With its imposing point over the city, there are several lookouts situated along its edges that provide panoramic views of the island, including: the Angra marina, the coasts of Porto Judeu and Ribeirinha, the islets in the east, and to the west from the Bay of Fanal, towards Villa Maria until the parish of São Mateus da Calheta. From its summit, on exceptionally clear days it is possible to view São Jorge and Pico, while towards the interior, apart from the various parishes that comprise the city of Angra, there are views of the volcano of Santa Bárbara (the highest point on the island), near the Serra do Morião.

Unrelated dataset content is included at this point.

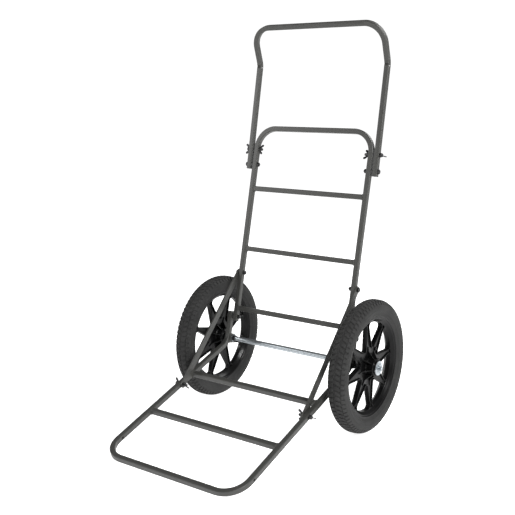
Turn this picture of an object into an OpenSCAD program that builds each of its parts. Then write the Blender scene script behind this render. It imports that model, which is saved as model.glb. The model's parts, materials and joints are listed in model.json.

Geologically, Monte Brasil is a 3 km wide, tuff cone resulting from a basaltic submarine eruption. The internal structure of this volcano, which is 205 m in height above sea level (at Pico das Cruzinhas), is marked by layers of basaltic pyroclasts of various thicknesses (between centimetres and metres thick) forming a lithificated palagonite tuff.

===Biome===
The island's temperate climate and Monte Brasil's micro-climate allows the growth of a rich vegetation and woody plants, including Azores laurel (Laurus azorica), local heather (Erica azorica), Faya (Myrica faya), African boxwood (Myrsine africana) and the common Azorean juniper (Juniperus brevifolia). The introduction of new species on the island, the resulting deforestation of local areas for shelter and agriculture during settlement, meant that many endemic plants were overrun by exotic species.

Due to great trans-Atlantic distances from the islands few natural mammals species exist on the islands of the Azores. Those animals that live on Monte Brasil, therefore were stowaways on ancient ships from Europe, introduced into the islands for game food or species that were blown out to sea: these include rat (Rattus rattus), least weasels (Mustela nivalis), rabbit (Oryctolagus cuniculus) and the endemic Azorean bat (Nyctalus azoreum).

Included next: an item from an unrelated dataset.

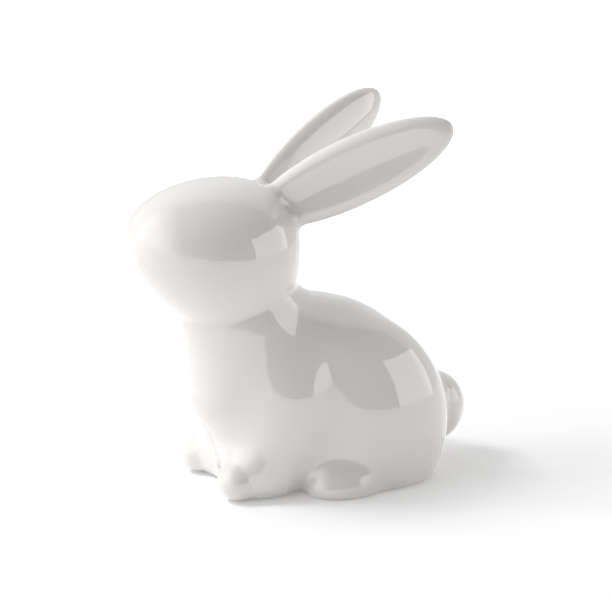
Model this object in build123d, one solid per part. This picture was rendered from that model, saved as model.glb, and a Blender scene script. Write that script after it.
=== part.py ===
from build123d import *
import os
from math import cos, pi, radians, sin, sqrt

# Glazed ceramic rabbit figurine, sitting, ears laid back.
# Millimetres, +Z up. The nose points to -Y and the rabbit's left side is +X.
# Each casting is a smooth form blended from ovals and bars, drawn as level or tilted outlines
# and lofted, then trimmed on the casting that carries it, as clay pieces are luted together.

# Head, an egg with its narrow end at the nose, and the nape behind it
head_half_width = 20.5
head_half_length = 24.8
head_half_height = 21.1
head_reach = 32.5
head_rise = 71.6
head_pitch = 19.8
head_narrowing_share = 0.08
head_thinning_share = 0.24
taper_limit_share = 1.3
nape_radius = 15.4
nape_place_shares = (0.387, -0.536, -0.052)
head_blend = 8.0

# Neck seam, where the head casting is luted to the torso
neck_rise = 55.3
neck_reach = 21.5
neck_slope = 12.3
neck_blend = 3.0

# Ears, flat ovals with a long hollow on the outer face
ear_length = 57.0
ear_width = 20.2
ear_thickness = 7.5
ear_sweep = 62.6
ear_splay = 20.8
ear_turn = 17.7
ear_root_shares = (0.195, 0.723, 0.488)
ear_middle_share = 0.45
ear_half_share = 0.55
ear_hollow_length_share = 0.82
ear_hollow_width_share = 0.52
ear_hollow_depth = 2.8
ear_rim_blend = 3.0

# Torso: chest, belly, rump, flanks and haunches
chest_radius = 17.8
chest_top_radius = 18.6
chest_reach = 21.8
chest_low_rise = 31.3
chest_top_rise = 49.7
belly_half_width = 14.0
belly_half_length = 16.0
belly_half_height = 14.0
seat_half_width = 24.5
seat_half_length = 25.1
seat_half_height = 13.2
seat_blend = 6.0
rump_half_width = 23.2
rump_half_length = 35.4
rump_half_height = 27.2
rump_narrowing_share = 0.15
rump_back = 6.8
rump_rise = 21.5
rump_pitch = 18.1
rump_blend = 10.0
haunch_half_width = 13.6
haunch_half_length = 21.7
haunch_half_height = 31.0
haunch_place_shares = (0.59, 0.189, 0.736)
haunch_blend = 6.4
flank_half_width = 17
flank_half_length = 25.6
flank_half_height = 13.6
flank_place_shares = (0.216, -0.312, 1.854)
flank_blend = 8.7

# Forelegs: shoulder, upper arm, wrist and paw
shoulder_half_width = 11.5
shoulder_half_length = 11.7
shoulder_half_height = 17.7
shoulder_place_shares = (0.669, 0.471, 0.533)
elbow_radius = 10.5
elbow_place_shares = (0.712, 0.538, 0.567)
wrist_radius = 10.3
wrist_place_shares = (0.636, 0.024, 0.166)
paw_radius = 5.6
paw_length = 8.8
paw_splay = 3.2
leg_blend = 6.0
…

Of the sedentary bird species the hawk (Buteo buteo rothschild) is the most notable, along with the Atlantic canary (Serinus canaria), common House Sparrow (Passer domesticus), Rock Dove (Columba livia), Atlantic European Goldfinch (Carduelis carduelis parva) and the Azorean subspecies of Common blackbird (Turdus merula azorensis). Migratory and marine birds are more common in the islands of the Azores, resulting in the identification of several species including approximately 37 nesting species on Monte Brasil annually (28 land and eight marine species). During the summer, and especially along the mount's southern coast there are large bands of nesting species of Cory's Shearwater (Calonectris diomedea), Common Tern (Sterna hirundo), and the ubiquitous Caspian Gull (Larus cachinnans).